One of the most satisfying and rewarding parts of Kenshi’s combat system is “Toughness”. A stat that increases the more damage that your character takes. With a high enough toughness, you’re less likely to get knocked down. When you do you will be able to get back up and keep fighting. Willing your blood to clot through sheer stubbornness so that you don't bleed to death.
So getting into fights and getting knocked down isn’t necessarily a bad thing. As long as you have other characters to pick you back up. As the old song goes “I get knocked down, but I get back up again. You’re never gonna keep me down.”
10. Hours Of Endless Replayability
The Broken Moon by RandomlyMad. A player of Kenshi in its large, online community.
As with most open ended games, Kenshi is a sandbox that you can play over and over again. Different playthroughs with different builds. Exploring new ideas and ways to place the game.
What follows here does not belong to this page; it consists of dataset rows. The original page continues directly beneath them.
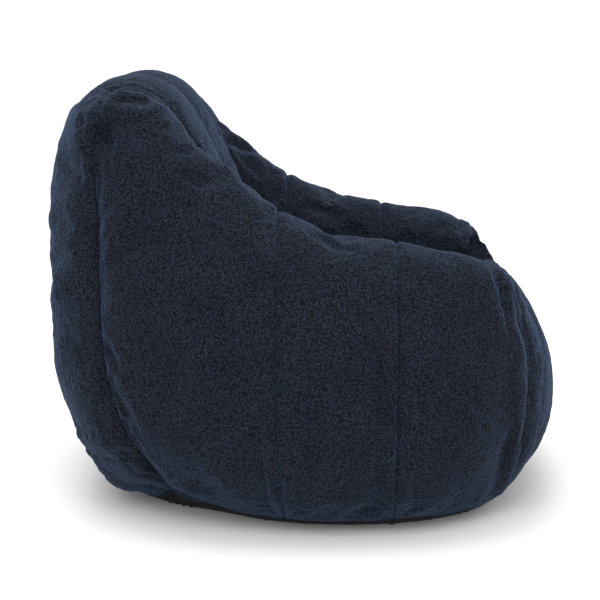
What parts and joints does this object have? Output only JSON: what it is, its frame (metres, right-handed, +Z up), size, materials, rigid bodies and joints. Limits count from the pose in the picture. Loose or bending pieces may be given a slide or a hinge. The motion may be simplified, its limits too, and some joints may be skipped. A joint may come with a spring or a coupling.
{
  "type": "bean bag armchair",
  "caption": "Low bean bag armchair with padded back channels and rounded arms, sewn from sherpa strips over filled chambers.",
  "frame": {"origin": "on the floor under the middle of the chair's bounding box", "axes": "+Z up, -Y the way the chair faces, +X the sitter's left"},
  "size_m": [0.9, 0.9202, 0.7789],
  "materials": {
    "sherpa": "curled navy sherpa fleece, matt with a soft sheen",
    "base_cloth": "woven black polyester with non-slip dots",
    "liner": "plain white woven liner",
    "fill": "loose polystyrene beads",
    "zip_tape": "woven navy tape",
    "zip_coil": "nylon coil",
    "zip_metal": "gunmetal plated"
  },
  "bodies": {
    "chair": {"arm_fill_left": "fill", "arm_fill_right": "fill", "back_fill": "fill", "back_strip_centre_left": "sherpa", "back_strip_centre_right": "sherpa", "back_strip_outer_left": "sherpa", "back_strip_outer_right": "sherpa", "back_wing_fill_left": "fill", "back_wing_fill_right": "fill", "baffle_back": "liner", "baffle_left": "liner", "baffle_right": "liner", "base_panel": "base_cloth", "front_fill": "fill", "front_panel": "sherpa", "rear_tuck_panel": "sherpa", "seat_fill": "fill", "seat_panel": "sherpa", "side_strip_front_left": "sherpa", "side_strip_front_right": "sherpa", "side_strip_middle_left": "sherpa", "side_strip_middle_right": "sherpa", "side_strip_rear_left": "sherpa", "side_strip_rear_right": "sherpa", "zip_coil_lower": "zip_coil", "zip_coil_upper": "zip_coil", "zip_stop_closed": "zip_metal", "zip_stop_open": "zip_metal", "zip_tape_lower": "zip_tape", "zip_tape_upper": "zip_tape"},
    "slider": {"zip_slider": "zip_metal", "zip_bail": "zip_metal"}
  },
  "joints": [
    {"name": "zip_slide", "type": "slide", "parent": "chair", "child": "slider", "axis": [1, 0, 0], "range_m": [0, 0.36]}
  ]
}
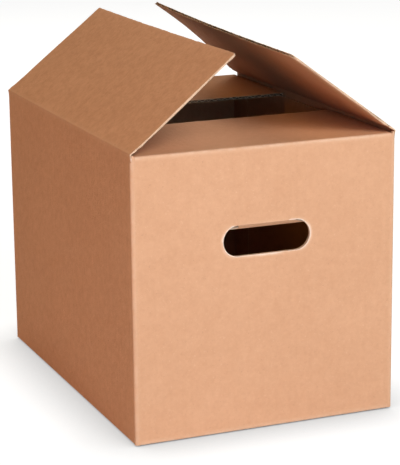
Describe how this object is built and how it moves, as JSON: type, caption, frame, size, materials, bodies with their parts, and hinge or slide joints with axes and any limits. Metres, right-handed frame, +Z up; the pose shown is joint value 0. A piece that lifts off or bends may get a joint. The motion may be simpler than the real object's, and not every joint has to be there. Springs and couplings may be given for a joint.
{
  "type": "corrugated shipping box",
  "caption": "Slotted carton of fluted board with hand holes in its ends, end flaps folded in and long flaps half open.",
  "frame": {"origin": "middle of the underside, on the surface that the box stands on", "axes": "+X across the ends that carry the hand holes, towards the right long flap; +Y along the box, away from the shown end; +Z up"},
  "size_m": [0.29, 0.405, 0.39],
  "materials": {
    "kraft_board": "matt brown kraft liner over fluted board"
  },
  "bodies": {
    "box": {"box_body": "kraft_board"},
    "left_flap": {"left_flap": "kraft_board"},
    "right_flap": {"right_flap": "kraft_board"}
  },
  "joints": [
    {"name": "left_flap_score", "type": "hinge", "parent": "box", "child": "left_flap", "pos_m": [-0.145, 0, 0.3], "axis": [0, -1, 0], "range_deg": [-33, 222]},
    {"name": "right_flap_score", "type": "hinge", "parent": "box", "child": "right_flap", "pos_m": [0.145, 0, 0.3], "axis": [0, 1, 0], "range_deg": [-33.5, 221.5]}
  ]
}
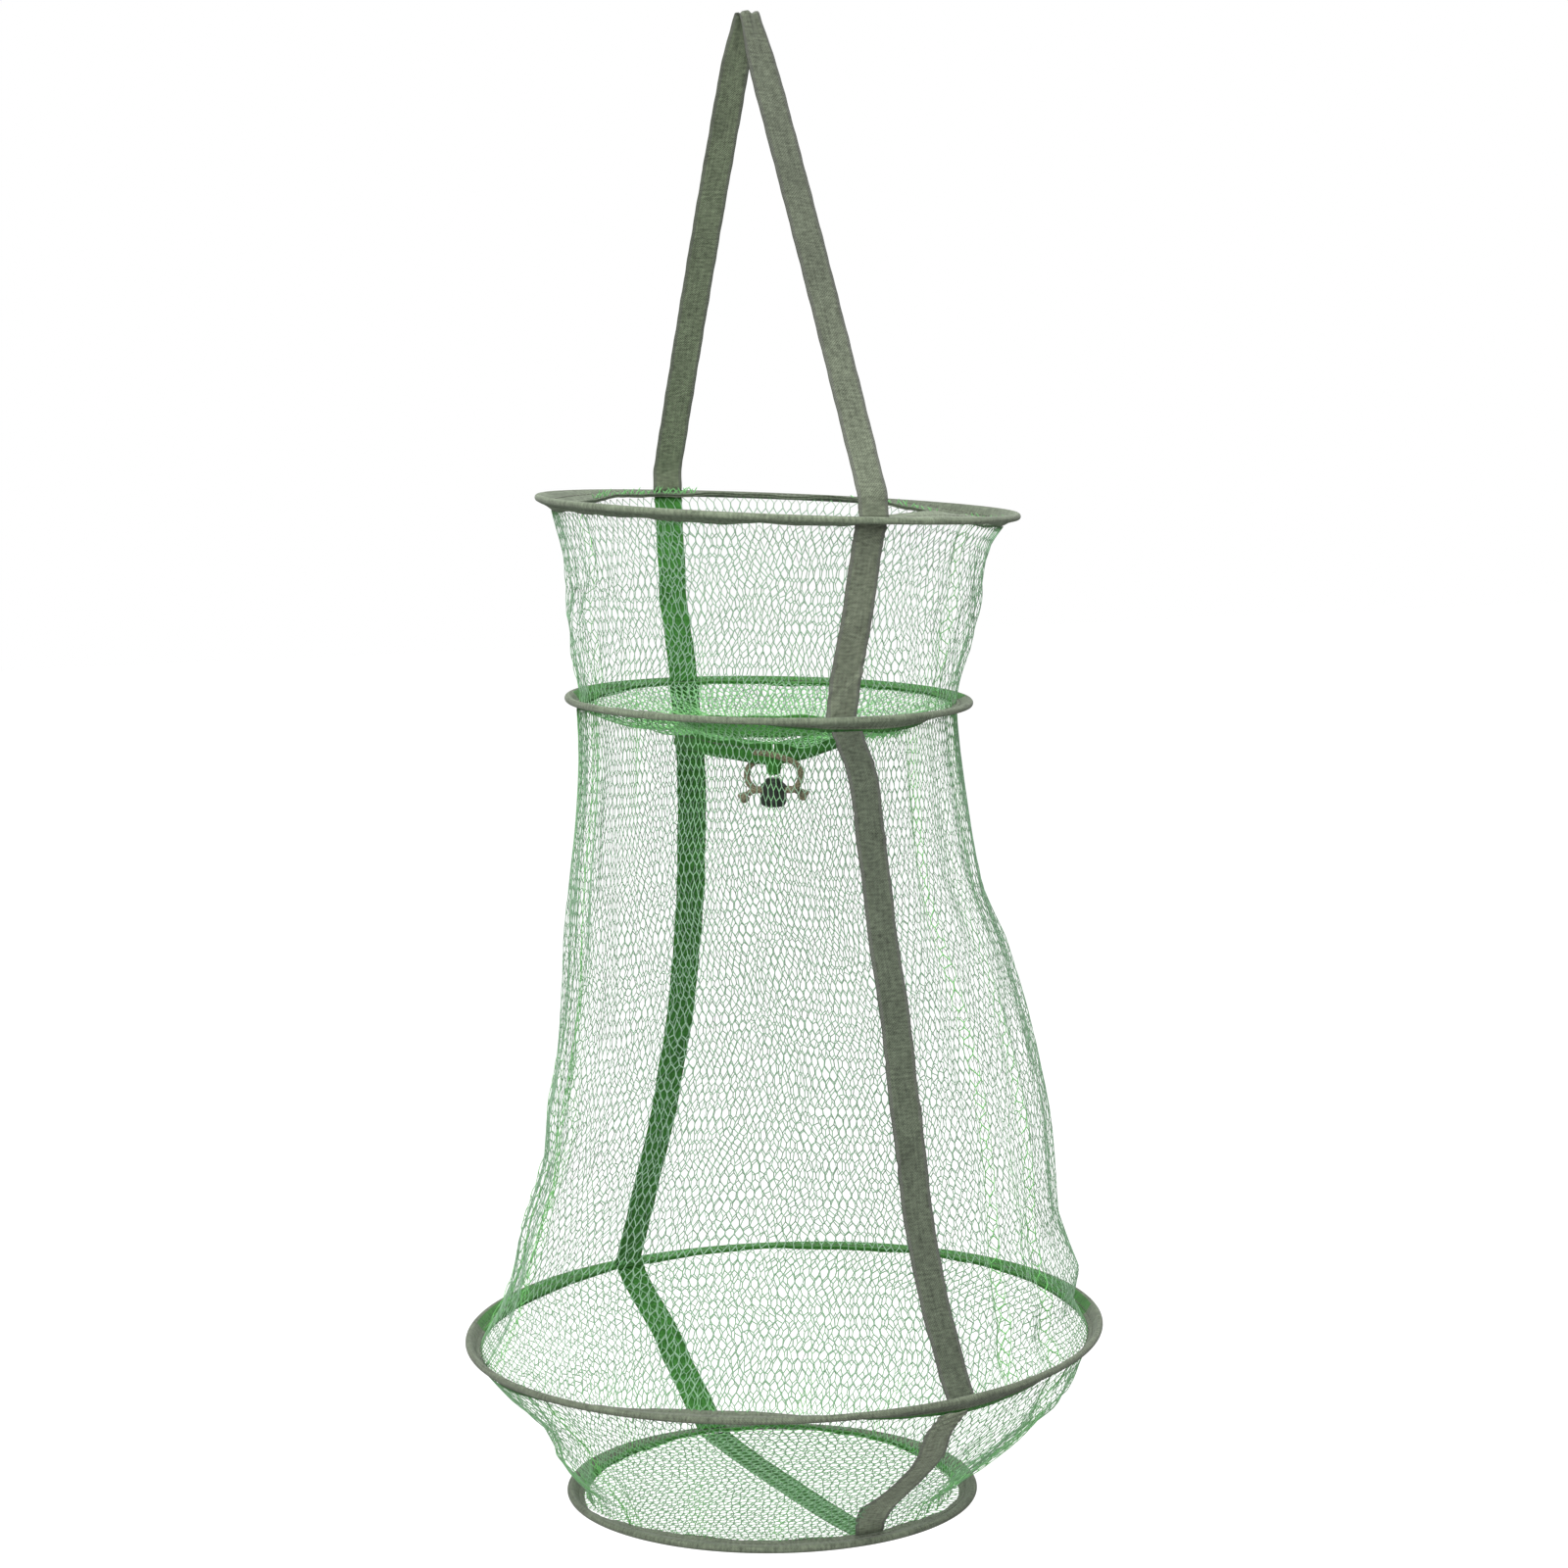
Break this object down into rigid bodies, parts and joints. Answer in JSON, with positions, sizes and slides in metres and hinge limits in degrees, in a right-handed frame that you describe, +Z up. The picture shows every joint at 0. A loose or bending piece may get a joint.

Many players have thousands of hours within the game and no playthrough will ever be the same. You find your own way to enjoy it and then find another way all over again. For some players, it's the grind of the early game. For others its exploration and character building.
No matter what, once you get your teething sunk in, you’ll be coming back for more and thinking of all the things you’re going to do in game when you're not playing it.
Conclusion
So is Kenshi good? I certainly think so. It's exactly my kind of game. A fantasy land that’s brutal and unforgiving. It doesn’t care whether I’m good at the game or not. It chews me up, spits me out and I keep coming back for more. At least until I get my Toughness stat higher.
If you’re into all the things that I mentioned above and you have yet to give Kenshi a try, then I highly recommend that you do. Don’t be put off in the early game. It’s meant to be difficult and that’s all part of it. How you end up playing is all part of your own fun.